Se puso blanco, luego rojo.

– ¿Ha grabado esta conversación sin avisarme?

– No, Bayard. Escuche atentamente lo que le digo. Le estoy informando de que el fiscal del distrito, cuyos métodos tanto aplaude usted, puede que esté grabando mis conversaciones. La razón es que creen que conozco el paradero de Benjamin Sadawi. O porque Marcus Whitby sabía lo que había en los archivos de Olin Taverner y esperan que yo lo averigüe. O porque están interesadísimos en saber lo que piensa y dice un ciudadano de a pie. Usted elige.

Bayard paseó la mirada por la habitación, nervioso, sopesando dónde podrían haber colocado un micrófono. Al igual que yo, parecía encontrar infinitas posibilidades.

– ¡Y usted es una de las personas que mi madre ha dejado entrar en la vida de mi hija!

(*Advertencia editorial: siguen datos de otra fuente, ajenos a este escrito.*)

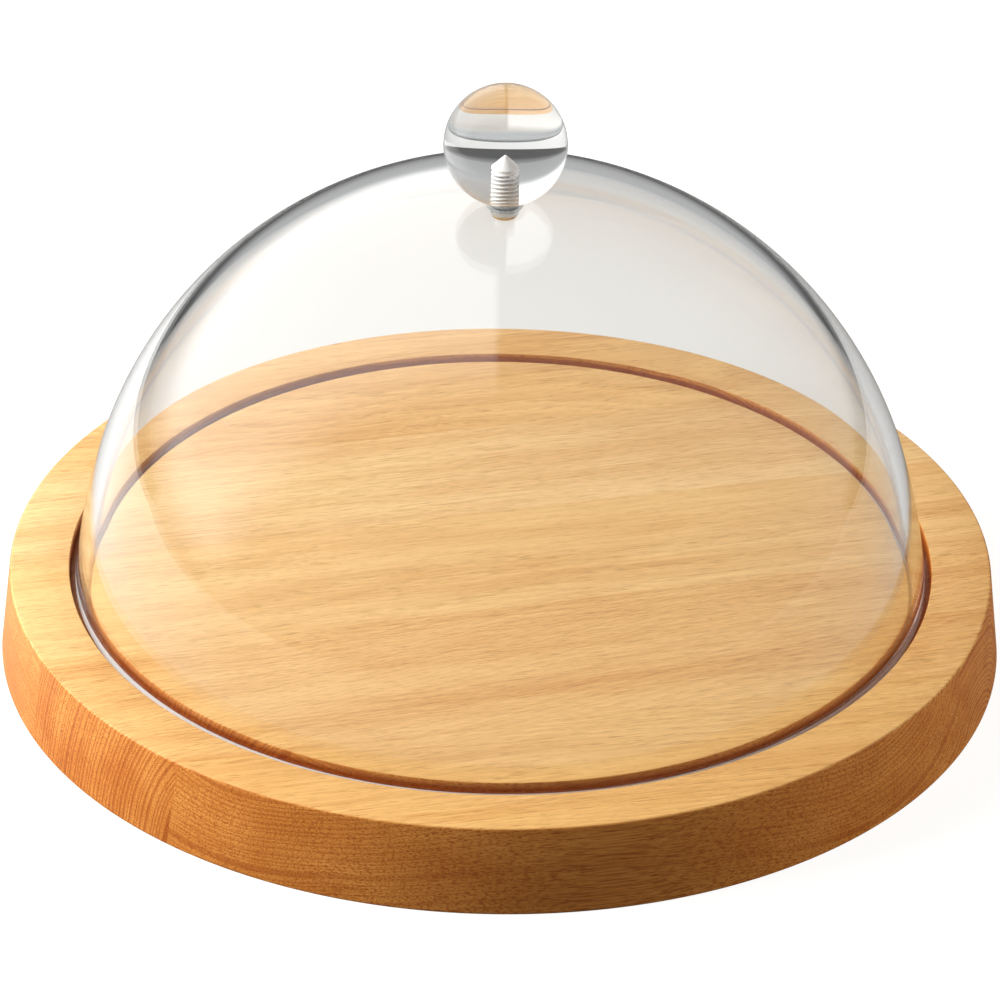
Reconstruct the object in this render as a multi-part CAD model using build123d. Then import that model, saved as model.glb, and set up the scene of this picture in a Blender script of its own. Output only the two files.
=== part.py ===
from build123d import *
import math
import os

# Cheese dome: a round board of edge-glued oak staves with a groove turned in its
# top, and a clear blown dome that stands in the groove and lifts off by a ball knob.
# Millimetres. +Z is up, +X is the viewer's right, and the board's underside is z = 0.

# Dome shell
rim_radius = 123.8          # outside of the rim, where it stands in the groove
rim_flare = 1.9             # how far the rim spreads past the sphere above it
flare_angle = 14.0          # degrees above the sphere's equator where the spread starts
centre_above_rim = 1.0      # the sphere's centre above the rim's foot
shell_wall = 4.0
rim_round = 1.2

# Board
groove_gap_outside = 1.4    # between the rim and the groove's outer wall
groove_gap_inside = 1.6     # between the rim and the groove's inner wall
groove_depth = 4.0
groove_corner = 0.6
groove_mouth = 0.3
board_lip = 17.3            # width of the board's top outside the groove
board_spread = 2.7          # the edge leans out by this much towards the base
board_thickness = 26.5
board_arris = 0.6

# Staves, from the front of the board to the back
grain_angle = 13.8          # degrees from +X to the grain
glue_lines = (-87.0, -26.0, 27.0, 76.0)     # across the grain, from the board's centre
stave_names = ("stave_front", "stave_front_middle", "stave_centre",
               "stave_rear_middle", "stave_rear")

# Ball knob, and the screw that holds it from inside the dome
ball_radius = 17.5
ball_flat_radius = 6.0
thread_radius = 2.5         # M5
thread_fit = 0.05           # radial play of the screw in the ball's thread
thread_pitch = 0.8
tapped_depth = 12.0
drill_point_angle = 90.0
hole_play = 0.3             # radial play of the screw in the shell and the washers
screw_length = 16.0         # under the head
screw_tip = 0.6
head_radius = 4.0
head_height = 3.0
head_crown = 1.4
recess_length = 4.4
recess_width = 1.1
recess_depth = 1.7

# Clear soft washers on both sides of the shell
seat_washer_radius = 6.0
seat_washer_thickness = 0.5
screw_washer_radius = 5.0
screw_washer_thickness = 0.5

# Sizes that follow
dome_radius = rim_radius - rim_flare
inner_radius = dome_radius - shell_wall
groove_floor = board_thickness - groove_depth
groove_outer = rim_radius + groove_gap_outside
groove_inner = rim_radius - shell_wall - groove_gap_inside
board_top_radius = groove_outer + board_lip
board_base_radius = board_top_radius + board_spread
dome_centre = groove_floor + centre_above_rim
apex_outside = dome_centre + dome_radius
apex_inside = dome_centre + inner_radius
hole_radius = thread_radius + hole_play
ball_seat = apex_outside + seat_washer_thickness
ball_centre = ball_seat + math.sqrt(ball_radius**2 - ball_flat_radius**2)
head_seat = apex_inside - screw_washer_thickness
thread_engaged = head_seat + screw_length - ball_seat


def corners(sketch, *points):
    """The sketch's corners nearest to the given points."""
    return [sketch.vertices().sort_by_distance((x, y, 0))[0] for x, y in points]


def make_board():
    """The whole turned board, before it is parted into its staves."""
    with BuildPart() as board:
        with BuildSketch(Plane.XZ) as section:
            with BuildLine():
                Polyline((0, 0), (board_base_radius, 0), (board_top_radius, board_thickness),
                         (groove_outer, board_thickness), (groove_outer, groove_floor),
                         (groove_inner, groove_floor), (groove_inner, board_thickness),
                         (0, board_thickness), close=True)
            make_face()
            chamfer(corners(section, (board_base_radius, 0), (board_top_radius, board_thickness)),
                    board_arris)
            chamfer(corners(section, (groove_outer, groove_floor), (groove_inner, groove_floor)),
                    groove_corner)
            chamfer(corners(section, (groove_outer, board_thickness), (groove_inner, board_thickness)),
                    groove_mouth)
        revolve(axis=Axis.Z)
    return board.part


def make_staves():
    """One solid per stave, parted along the glue lines, which run with the grain."""
    board = make_board()
    reach = 2 * board_base_radius
    sides = (-reach, *glue_lines, reach)
    staves = {}
    for name, front, back in zip(stave_names, sides, sides[1:]):
        strip = Pos(0, (front + back) / 2, board_thickness / 2) * Box(
            2 * reach, back - front, 2 * board_thickness)
        staves[name] = board & (Rot(0, 0, grain_angle) * strip)
    return staves


def make_dome_shell():
    """A sphere that runs into a gentler arc above the rim, the same wall all over."""
    start = math.radians(flare_angle)
    # The lower arc is tangent to the sphere and ends on the rim's outer edge.
    extra = (rim_radius**2 + centre_above_rim**2 - dome_radius**2) / 2 / (
        dome_radius - rim_radius * math.cos(start) + centre_above_rim * math.sin(start))
    flare_centre = (-extra * math.cos(start), dome_centre - extra * math.sin(start))
    with BuildPart() as shell:
        with BuildSketch(Plane.XZ) as section:
            with BuildLine():
                ends = []
                for radius in (dome_radius, inner_radius):
                    top = math.degrees(math.acos(hole_radius / radius))
                    low = math.degrees(math.asin((groove_floor - flare_centre[1]) / (radius + extra)))
                    upper = CenterArc((0, dome_centre), radius, flare_angle, top - flare_angle)
                    lower = CenterArc(flare_centre, radius + extra, low, flare_angle - low)
                    ends.append((upper @ 1, lower @ 0))
                Line(ends[0][0], ends[1][0])
                Line(ends[0][1], ends[1][1])
            make_face()
            fillet(corners(section, (ends[0][1].X, groove_floor), (ends[1][1].X, groove_floor)),
                   min(rim_round, 0.4 * shell_wall))
        revolve(axis=Axis.Z)
    return shell.part


def make_ball_knob():
    """A ball with a flat to seat on and a tapped blind hole with a drilled point."""
    ball = Pos(0, 0, ball_centre) * Sphere(ball_radius)
    below = Pos(0, 0, ball_seat - ball_radius) * Cylinder(ball_radius, 2 * ball_radius)
    point = thread_radius / math.tan(math.radians(drill_point_angle / 2))
    hole = Pos(0, 0, ball_seat) * Cylinder(
        thread_radius, tapped_depth, align=(Align.CENTER, Align.CENTER, Align.MIN))
    cone = Pos(0, 0, ball_seat + tapped_depth) * Cone(
        thread_radius, 0, point, align=(Align.CENTER, Align.CENTER, Align.MIN))
    return ball - below - hole - cone


def make_knob_screw():
    """Pan-head machine screw, head down, with a cross recess."""
    shank_radius = thread_radius - thread_fit
    head_foot = head_seat - head_height
    with BuildPart() as screw:
        with BuildSketch(Plane.XZ) as section:
            with BuildLine():
                Polyline((0, head_foot), (head_radius, head_foot), (head_radius, head_seat),
                         (shank_radius, head_seat),
                         (shank_radius, head_seat + screw_length - screw_tip),
                         (shank_radius - screw_tip, head_seat + screw_length),
                         (0, head_seat + screw_length), close=True)
            make_face()
            fillet(corners(section, (head_radius, head_foot)), head_crown)
        revolve(axis=Axis.Z)
        with Locations((0, 0, head_foot)):
            Box(recess_length, recess_width, 2 * recess_depth, mode=Mode.SUBTRACT)
            Box(recess_width, recess_length, 2 * recess_depth, mode=Mode.SUBTRACT)
    return screw.part


def make_washer(radius, low, high):
    """A flat ring around the screw between two heights."""
    ring = Cylinder(radius, high - low) - Cylinder(hole_radius, high - low)
    return Pos(0, 0, (low + high) / 2) * ring


def make_seat_washer():
    """Between the ball and the shell, with its underside bedded on the dome."""
    ring = make_washer(seat_washer_radius, apex_outside - seat_washer_thickness, ball_seat)
    return ring - Pos(0, 0, dome_centre) * Sphere(dome_radius)


def make_screw_washer():
    """Between the shell and the screw's head, with its top bedded in the dome."""
    ring = make_washer(screw_washer_radius, head_seat, apex_inside)
    return ring & Pos(0, 0, dome_centre) * Sphere(inner_radius)


os.makedirs("parts", exist_ok=True)
nodes = make_staves()
nodes["dome_shell"] = make_dome_shell()
nodes["ball_knob"] = make_ball_knob()
nodes["knob_screw"] = make_knob_screw()
nodes["seat_washer"] = make_seat_washer()
nodes["screw_washer"] = make_screw_washer()
for name, shape in nodes.items():
    export_step(shape, f"parts/{name}.step")
print(f"overall height {ball_centre + ball_radius:.2f}, board {2 * board_base_radius:.1f} across")
print(f"ball centre {ball_centre:.2f}, thread engaged {thread_engaged:.2f} mm,"
      f" {thread_engaged / thread_pitch:.1f} turns")
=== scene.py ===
import math

import bmesh
import bpy
import numpy as np
from mathutils import Matrix, Vector


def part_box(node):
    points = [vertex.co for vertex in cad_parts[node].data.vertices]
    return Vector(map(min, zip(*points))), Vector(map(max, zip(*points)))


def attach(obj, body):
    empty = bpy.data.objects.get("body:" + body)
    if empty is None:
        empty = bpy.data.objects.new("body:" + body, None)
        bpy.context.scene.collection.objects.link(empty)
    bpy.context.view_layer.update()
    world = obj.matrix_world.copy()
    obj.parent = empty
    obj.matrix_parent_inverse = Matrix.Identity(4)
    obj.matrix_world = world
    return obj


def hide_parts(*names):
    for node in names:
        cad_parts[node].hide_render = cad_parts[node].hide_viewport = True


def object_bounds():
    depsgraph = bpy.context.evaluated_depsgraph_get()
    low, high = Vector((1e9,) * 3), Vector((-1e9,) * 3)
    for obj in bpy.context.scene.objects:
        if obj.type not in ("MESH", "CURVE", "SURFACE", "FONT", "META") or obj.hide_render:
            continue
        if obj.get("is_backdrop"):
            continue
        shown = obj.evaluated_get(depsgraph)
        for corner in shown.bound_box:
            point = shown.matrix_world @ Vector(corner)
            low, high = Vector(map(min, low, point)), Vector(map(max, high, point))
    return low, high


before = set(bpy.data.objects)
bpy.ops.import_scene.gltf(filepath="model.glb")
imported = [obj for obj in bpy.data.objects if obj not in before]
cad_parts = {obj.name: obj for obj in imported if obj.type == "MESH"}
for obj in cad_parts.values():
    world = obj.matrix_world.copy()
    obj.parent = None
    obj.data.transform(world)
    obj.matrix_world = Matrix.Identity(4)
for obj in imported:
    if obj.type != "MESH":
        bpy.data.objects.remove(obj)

mm = 0.001
cadBounds = [list(corner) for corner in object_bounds()]
scene = bpy.context.scene
scene.view_settings.view_transform = "Standard"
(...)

Por Dios… Catherine se viene conmigo a Washington.

– Eso podría ser una conversación interesante -dije con sequedad-. Y ya que estamos, ¿por qué dejó a Catherine con su abuela?

– Era más fácil -musitó-. Cuando mi mujer murió, le pedí a mi madre que se hiciera cargo de Catherine. Pensé… supuse que Catherine crecería viendo la hipocresía política de sus abuelos, tal como me había ocurrido a mí, pero también se beneficiaría de vivir en New Solway en un entorno estable. Pero debería haber imaginado que más fácil nunca quiere decir mejor. A partir de ahora haré las cosas escogiendo el camino más difícil. -Se levantó con tal brusquedad que la silla cayó hacia atrás y se estrelló contra la mesa de centro-. Y el primer cambio que haré será prohibirle a mi hija que hable con usted. No permitiré que la siga mezclando con terroristas.

– Yo no la he mezclado con terroristas. La conocí de la misma forma en que lo conocí a usted: cuando entraba ilegalmente en una casa. Si tuviera una hija, no la dejaría ir con usted; no me gustaría que pensara que se puede ir contra la ley sólo porque uno es rico y poderoso. -Me lanzó una mirada fulminante, con esa cara cuadrada tan parecida a la de Renee -. Probablemente querrá volver al hospital -dije, poniéndome de pie-. No le contaré a Catherine la conversación que hemos mantenido. No voy a jurarlo por mi honor, porque ambos sabemos que un liberal no tiene, pero me importa la imagen que una chica tiene de sus padres. Por alguna razón, su hija parece quererlo.